In het Engels heeft _condone _bijbetekenissen van vergeving en instemming (als instemming het juiste woord is...).


----------



## Lingvamanto

killerbees said:


> Ik had pas mezelf overtuigd dat alle talen gelijk zijn geschapen (op een bepaalde graad) maar nu heb ik een probleem. Ik zoek naar een vertaling voor _condone_ in het Nederlands maar ik vind gewoon onnauwkeurige keuzes behalve _door de vingers zien._ Is het mogelijk zonder uitdrukking om dit te zeggen?
> 
> In het Engels heeft _condone _bijbetekenissen van vergeving en instemming (als instemming het juiste woord is...).



Tja, voordat ik met suggesties kom, lijkt het me wel handig te weten met welke mogelijke vertalingen je niet tevreden bent.


----------



## George French

*Condone* I don't think instemming is the right word, but it is close.  Instemming implies agreement; codone is simply acceptance of the facts/action. 

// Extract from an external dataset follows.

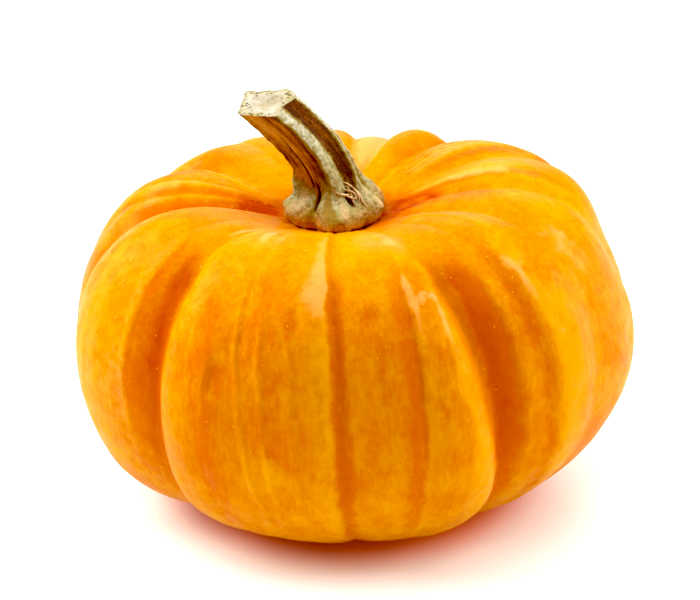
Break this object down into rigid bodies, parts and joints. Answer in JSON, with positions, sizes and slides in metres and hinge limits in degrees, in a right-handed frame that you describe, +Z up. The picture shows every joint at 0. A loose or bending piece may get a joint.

In the engels volksmond to turn a blind eye is often used.  One knows what is going on, but it is allowed to happen and it is also generally ignored.

The online dicos are useful.

GF..


----------



## Frank06

Lingvamanto said:


> Tja, voordat ik met suggesties kom, lijkt het me wel handig te weten met welke mogelijke vertalingen je niet tevreden bent.


Het lijkt me ook zinniger om een context te geven. Ik vind het persoonlijk niet echt relevant om een Engels woord te nemen (zonder context) en dan te zoeken naar een-op-een-vertaling. Een vertaling die alle reële én vermeende connotaties van dat Engelse woord vat. Dit lijkt mij in enorm veel gevallen gewoonweg onmogelijk (zie ook deze discussie).

Frank


----------



## killerbees

Context: He wanted to punch his brother-in-law and, in this case, his  typically pacifist sister condoned violence.



Lingvamanto said:


> Tja, voordat ik met suggesties kom, lijkt het   me wel handig te weten met welke mogelijke vertalingen je niet  tevreden  bent.


 
  Goed idee. _Vergeven_ en _vergoelijken_.

Ik vind ook eigenlijk dat ik mijn eigen probleem heb opgelost. _Excuseren _past hier, toch?


----------



## Lingvamanto

In dit geval zou ik zelf niet proberen de zin letterlijk te vertalen maar er iets van maken als "... in dit geval was zijn gewoonlijk pacifistische zus bereid haar principes opzij te zetten."


----------



## Joannes

"ze liet het gebeuren"

*laten gebeuren* werkt in veel contexten volgens mij
als dichtste 1-op-1-vertaling denk ik aan *gedogen* dat dezelfde connotatie heeft (en ook een hoger register is)


----------



## Timidinho

Ik dacht ook aan gedogen.


----------



## HKK

Is een belangrijk punt voor de vertaling ook niet dat 'to condone' meestal (ik denk bijna altijd) negatief gebruikt wordt?

We will not/do not/cannot condone sth.
maar niet
We condone this.

Dan kom je in het Nederlands op "niet kunnen tolereren", "niet over onze kant laten gaan", "niet laten gebeuren"... (Woorden waar Vlaamse politici zeer thuis in zijn by the way )


----------



## killerbees

Bedankt allemaal voor de vertalingen. Ik weet niet waarom ik  het plotseling zo belangrijk vond om naar een een-op-een vertaling te  zoeken maar ik ben tevreden om zo vele alternatieven te hebben.



HKK said:


> Is een belangrijk punt voor de vertaling ook niet dat 'to condone' meestal (ik denk bijna altijd) negatief gebruikt wordt?



Dat is zeker waar maar dit geval was wat raar.


----------